The loss of such ideas from modern philosophy has resulted in a point of view which is too simplified to correspond to reality. Its reasonings about free will are therefore based on the most minimal assumptions about human nature which ignore its internal levels of being. When the person is thus treated as a single subject who knows and wills, moreover, the discussion is biased against free will from the start, because, in nature, the simpler the structure, the less room there is for freedom. Simplistic thought is inherently deterministic; the simplest structure of all, like that of a stone, has no freedom at all.”

Source: Robert Bolton, Self and Spirit, pp. 74-9

Advertisements

[‘What am I?’]

“The reality of the soul as the true core of our being makes a vital difference to the idea of personal identity, that is, how we answer the question ‘What am I?’ From what can be said about the soul’s role in perception, it can be seen that there is one way in which soul and body are not only complementary realities [transcendent and immanent], but that each is exactly the inverse of the other. For the common sense idea of identity—based on the body—the ‘I’ or self is one more physical entity among others, and it is wholly contained by a physical world which is made up of other such things. It is a certain kind of organism which runs about on the surface of a certain kind of planet, and is therefore relative by definition.

Conversely, for the soul, the body and the whole physical world which the body belongs to, appear as content. While the body is essentially something contained, the soul is essentially a container of phenomena. Its content is a world-representation which has the body or ego at the center. This does not mean that the common sense idea of the self as a physical entity is false in itself, only that it is extremely one-sided. The complete ‘I’ or self is indeed this physical entity plus the world-containing and world-representing soul. The world, as it appears from one’s unique point of view, is in a real sense a part of one’s identity as well, therefore.People are aware that Gilbert Ryle applied the dismissive expression ‘the ghost in the machine’ to the idea of mind or soul as a substantive reality, but we can now see the irrelevance of this remark once the soul is understood as the container of the representations which make up for us the body and its relations with other physical things. An alleged soul which could be contained by the body, therefore, like an internal organ or an actual ghost in a house, would, on this basis, be just a contradiction. By reason of the soul, therefore, the true and complete self cannot be a passive item in the flow of natural phenomena. A vital part of its being is in effect the stage upon which this flow of phenomena is represented and privately made known, in a way which is distinctive to the person concerned.
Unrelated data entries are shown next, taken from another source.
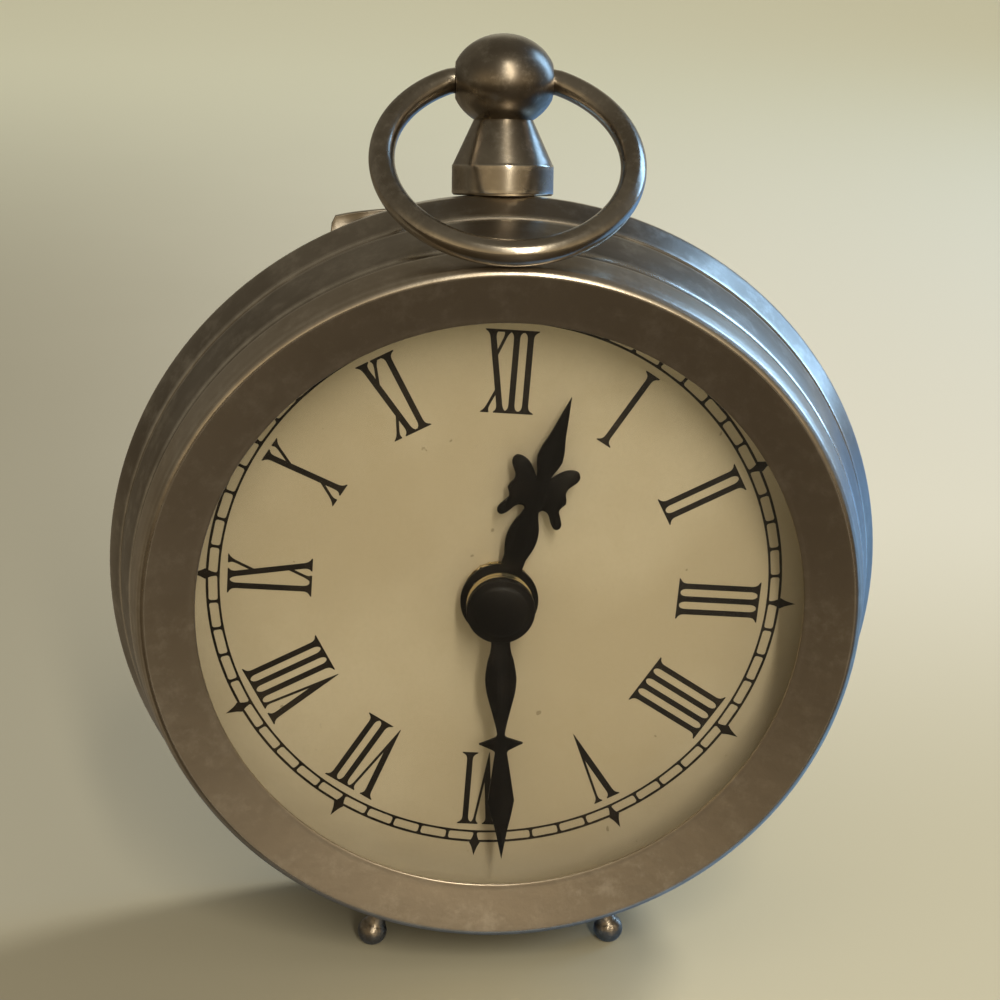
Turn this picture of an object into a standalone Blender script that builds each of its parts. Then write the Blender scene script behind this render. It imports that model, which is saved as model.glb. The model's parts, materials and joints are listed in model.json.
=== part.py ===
"""Table clock in the shape of a pocket watch, for Blender 4.5: a turned case with bezel, glass and dial, a finial that carries a hinged bow, two ball feet, and a quartz movement that drives two hands.

Sizes are in millimetres, and MM turns them into metres. A radius is measured from the clock's axis, and a depth runs back from the bezel's ridge. Every mesh is built in the clock's own frame: x to the right, y up, z towards the reader, so a depth is a negative z."""

import math

import bmesh
import bpy
from mathutils import Matrix, Vector

MM = 0.001

# Facets round a full turn.
BAND_STEPS = 48
RING_STEPS = 36
SMALL_STEPS = 24
TINY_STEPS = 12

# Space left between pieces that touch in the real clock.
GAP = 0.3

# Thickness of the drum's wall.
WALL = 1.5

# Case, from the front: bezel, neck, front band, rim, rear band. Its radii follow the rim's.
RIM_RADIUS = 70.6
RIDGE_RADIUS = RIM_RADIUS - 8.6
BEZEL_RADIUS = RIDGE_RADIUS + 2.85
OPENING_RADIUS = RIDGE_RADIUS - 8.7
NECK_RADIUS = RIDGE_RADIUS - 0.1
NECK_BORE = NECK_RADIUS - 1.2
NECK_FRONT = 3.9
SHOULDER_RADIUS = BEZEL_RADIUS - 0.25
SHOULDER_DEPTH = 6.9
BEZEL_REAR = SHOULDER_DEPTH - 0.5
CREASE_RADIUS = RIM_RADIUS - 2.85
CREASE_DEPTH = 16.9
RIM_DEPTH = 23.3
REAR_RADIUS = RIM_RADIUS - 2.75
DRUM_REAR = 38.5
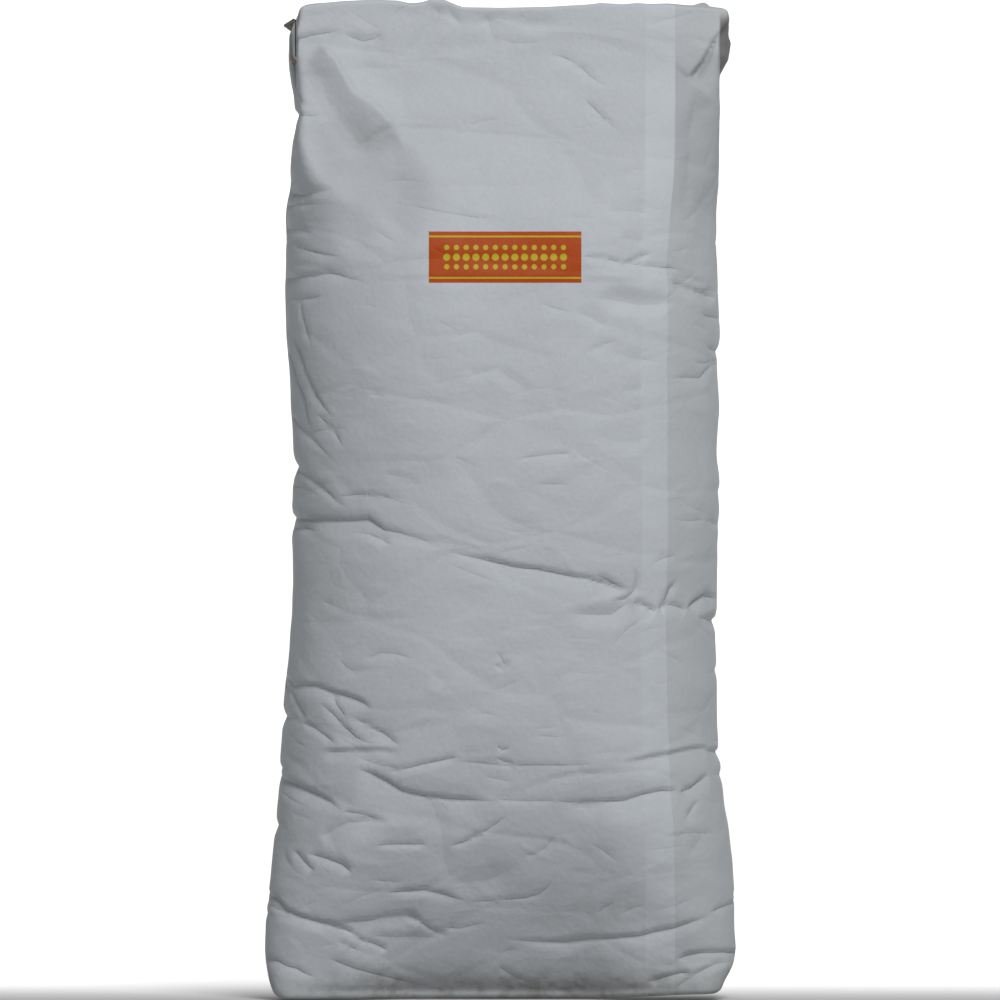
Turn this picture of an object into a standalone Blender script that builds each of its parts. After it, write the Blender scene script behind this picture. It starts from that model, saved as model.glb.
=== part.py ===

The full development of personal identity, which includes the activity of the soul, points towards the traditional idea of the self as microcosm. The idea of the microcosm is that of an epitome of all realities, from the most subtle to the most material, comprised in a separate unity or ‘little world’. This idea has been revived in recent years in the Anthropic Principle, which seeks to explain our ability to understand everything in the universe on the grounds that all cosmic realities are present to some degree in each human individual.”